Other Tape methods are primarily used internally and users will rarely access these directly. However, it can be useful to know and use these methods when implementing custom overloaded functions. The tape instance methods that activate the Block.evaluate_adj() and Block.evaluate_tlm() methods are Tape.evaluate_adj(), Tape.evaluate_tlm(). These methods just iterate over all the blocks and call the corresponding evaluate method of the block. Usually some initialization is required, which is why these methods will likely not be called directly by the user. For example, for the backward sweep (Tape.evaluate_adj()) to work, you must initialize your functional adjoint value with the value 1. This is the default behaviour of the compute_gradient() function.

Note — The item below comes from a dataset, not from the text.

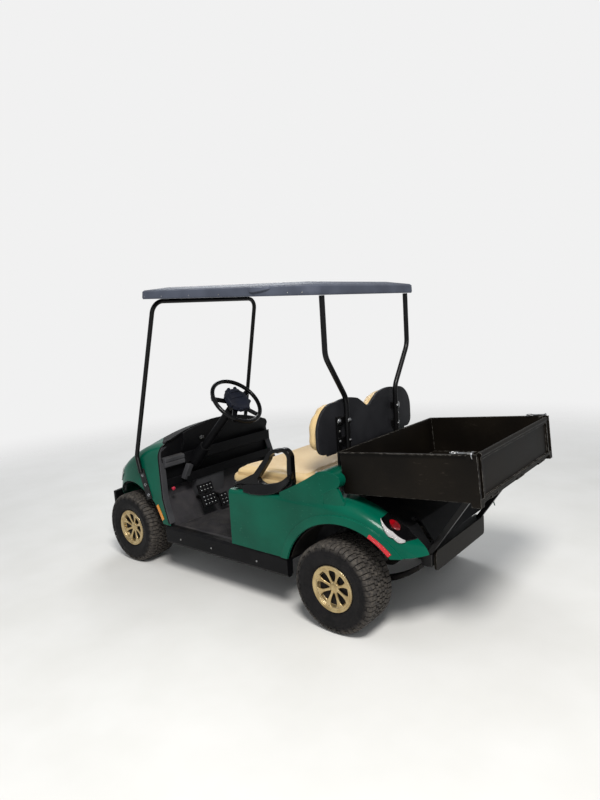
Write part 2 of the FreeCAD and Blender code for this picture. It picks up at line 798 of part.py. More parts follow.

Similarly, to run the Tape.evaluate_tlm() properly, a direction, \(\hat{x}\), must be specified. This can be done as follows

y = example_function(x)
x.block_variable.tlm_value = x_hat
tape = get_working_tape()
tape.evaluate_tlm()
dydx = y.block_variable.tlm_value

In a similar way, one can compute the gradient without using compute_gradient()

y = example_function(x)
y.block_variable.adj_value = y_bar
tape = get_working_tape()
tape.evaluate_adj()
grady = x.block_variable.adj_value

Where y_bar could be 1 if y is a float. However, compute_gradient() also performs other convenient operations. For example, it utilizes the markings flag in the Block.evaluate_adj() method. The markings are applied using the context manager Tape.marked_nodes(). In addition, compute_gradient() converts adj_value to overloaded types using the OverloadedType._ad_convert_type() method.